Uma das recomendações do Comitê é a organização de medidas de controle de armas e munição. “Uma das evidências levantadas pelo comitê aponta que as armas de fogo têm importância fundamental no incremento das mortes de adolescentes. Em Fortaleza, o meio utilizado para os homicídios de 94% dos adolescentes, em 2015, foi arma de fogo”, afirma Renato.
NIAF - O projeto de lei que começa a tramitar na AL prevê também a regulamentação da numeração das armas de fogo apreendidas, através do Número de Identificação de Arma de Fogo (NIAF).
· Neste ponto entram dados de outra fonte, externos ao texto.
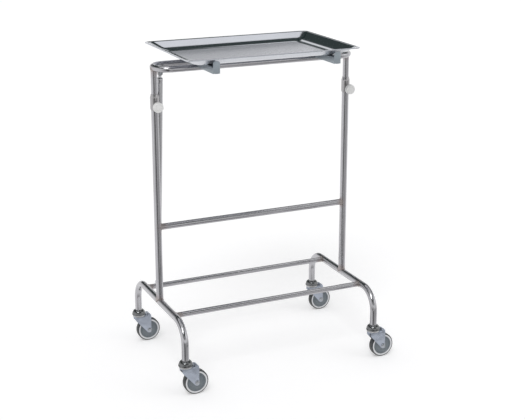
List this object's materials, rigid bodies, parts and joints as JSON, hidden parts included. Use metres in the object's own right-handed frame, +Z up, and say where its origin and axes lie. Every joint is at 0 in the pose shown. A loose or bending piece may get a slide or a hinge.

Segundo o deputado, é preciso se promover um efetivo controle das armas de fogo apreendidas pelas polícias, com uma eficiente cadeia de custódia, bem como arantir que a arma apreendida seja a mesma que chega à Justiça, protegida de toda e qualquer forma de contaminação, degradação e/ou adulteração.
“Trata-se de medida fundamental também o mapeamento das áreas com incidências relevantes de apreensões, como forma de prevenir ações da criminalidade e garantir às futuras gerações uma política de segurança mais eficaz e uma sociedade menos violenta”, defende Renato. “Muitas armas que são apreendidas acabam por voltar para o mercado ilegal da criminalidade sem que sejam devidamente apuradas as responsabilidades”.
Para o parlamentar do PSOL, o tráfico de armas é uma atividade “perniciosa”, que além de aumentar enormemente o nível de insegurança para a população, também gera graves problemas e relevantes prejuízos para o Estado. “Material bélico que entra no mercado legalmente, sejam armas ou munições, acabam sendo utilizados para a prática de crimes, por quadrilhas e bandos no tráfico de drogas, em homicídios, em roubos e outros”, alerta o deputado.
“Nossso projeto objetiva criar mecanismos que visem diminuir e até mesmo evitar a circulação ilegal de armas, e também o desaparecimento, extravio, furto, roubo de armas, munições e explosivos no âmbito da responsabilidade dos órgãos oficiais”, completa.